Aber es nutzt eh nix - die Natur nimmt ihren Lauf und wir können nur abwarten und dann um so mehr genießen.
"Vorfreude ist die schönste Freude" - sagen manche, aber ich kann gut verstehen, wenns einigen schon zu lange dauert.

Lassen wir der Natur ihren Lauf und freuen uns über jeden Moment .........

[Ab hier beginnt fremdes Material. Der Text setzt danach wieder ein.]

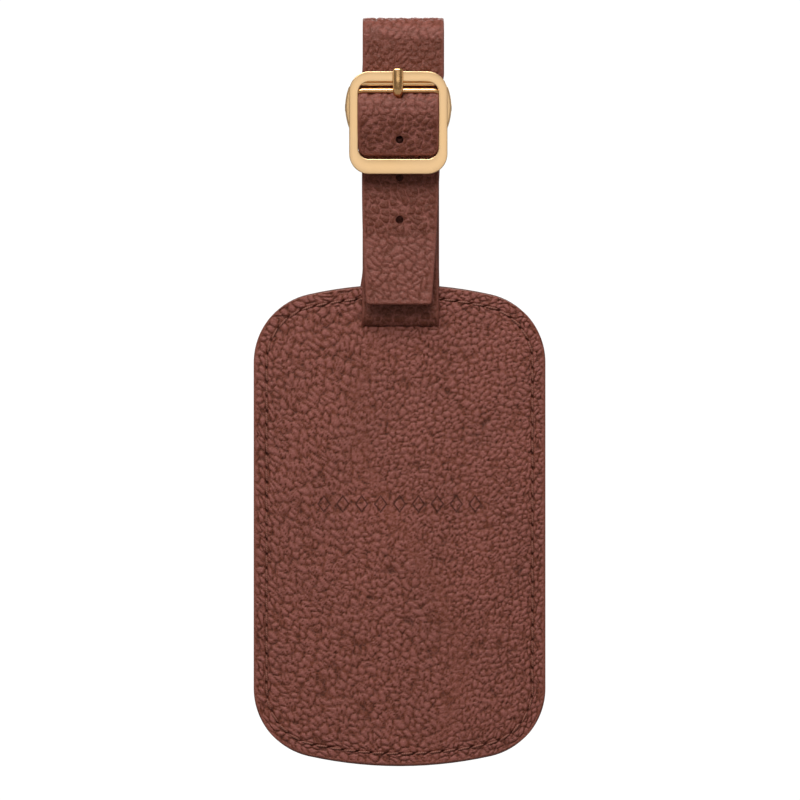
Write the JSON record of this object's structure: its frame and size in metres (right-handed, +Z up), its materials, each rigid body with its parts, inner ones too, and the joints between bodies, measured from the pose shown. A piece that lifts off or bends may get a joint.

Ich habe jedenfalls den Abend am Teich genossen, nach strenger Woche.
Auch wenn 'nur' Fieberklee, Dotterblume und Gräser blühen - wir wissen, der neue Teichzyklus hat begonnen und wir 'Teichianer' können und dürfen ihne miterleben.

Schöne Grüße vom BOdensee
Kurt


----------



## Meisterjäger (4. Mai 2008)

*AW: Sind Eure Seerosen schon am blühen?*

Wie ist das denn eigentlich mit dem Düngen der Seerose?
Wann macht man das und womit?
Muß man das überhaupt machen?


----------



## Uli (4. Mai 2008)

*AW: Sind Eure Seerosen schon am blühen?*

hallo meisterjäger,
da gibt es so düngestäbchen,ich habe aber bisher noch nie gedüngt.aber da wird sich schon jemand melden der schon mal gedüngt hat.
gruß uli


----------



## Annett (4. Mai 2008)

*AW: Sind Eure Seerosen schon am blühen?*

Hi,

ich nehme sowas: https://www.hobby-gartenteich.de/xf/attachments/24816&d=1209362019
Gibts z.B. günstig bei Aldi-Nord oder teurer von Osmocote im Bau- und Gartenmarkt.
Ich habs letztes WE getan und tu das jedes Frühjahr. Das Substrat in den Eimern ist schon lange "ausgelaugt".


----------



## Eugen (4. Mai 2008)

*AW: Sind Eure Seerosen schon am blühen?*

Hallöle,

bei mir "blüht" ist noch gar nichts.
Aber meine M.chromatella schiebt schon 2 Knospen hoch.   

Foto 

Meine Minis und Halbzwerge warten, trotz Düngung mit Düngekegel, noch auf besseres Wetter.


----------



## Uli (25. Mai 2008)

*AW: Sind Eure Seerosen schon am blühen?*

hallo,
bei mir ist schon einiges an blüten da.
gruß uli


----------



## Eugen (31. Mai 2008)

*AW: Sind Eure Seerosen schon am blühen?*

Der Hagel hat gestern abend zwar einiges zerschossen

Foto  Foto  Foto  Foto  Foto  Foto 


aber die Blüten haben es überlebt

Foto  Foto


----------



## Doris (31. Mai 2008)

*AW: Sind Eure Seerosen schon am blühen?*

Hallo zusammen

Die Seerose in unserem Pflanzenfilter hat heute morgen ihre erste Knospe geöffnet.
Dadurch daß sie nicht so tief im Wasser liegt, bekommt sie wohl viel mehr Licht.

     ​
Die Seerosen im grossen Teich zeigen nur einige Blätter.
Und wenn unsere Fische wieder auf den Geschmack kommen, werden wir wohl wie im letzten Jahr nur Seerosenblüten und keine Seerosenblätter mehr haben:evil


----------



## Petra (31. Mai 2008)

*AW: Sind Eure Seerosen schon am blühen?*

Hallo

Jetzt gerade habe ich ein Foto von meiner ersten Seerose gemacht.
Es sind noch mehr Knospen da,die vieleicht in den nächsten Tagen offen gehen.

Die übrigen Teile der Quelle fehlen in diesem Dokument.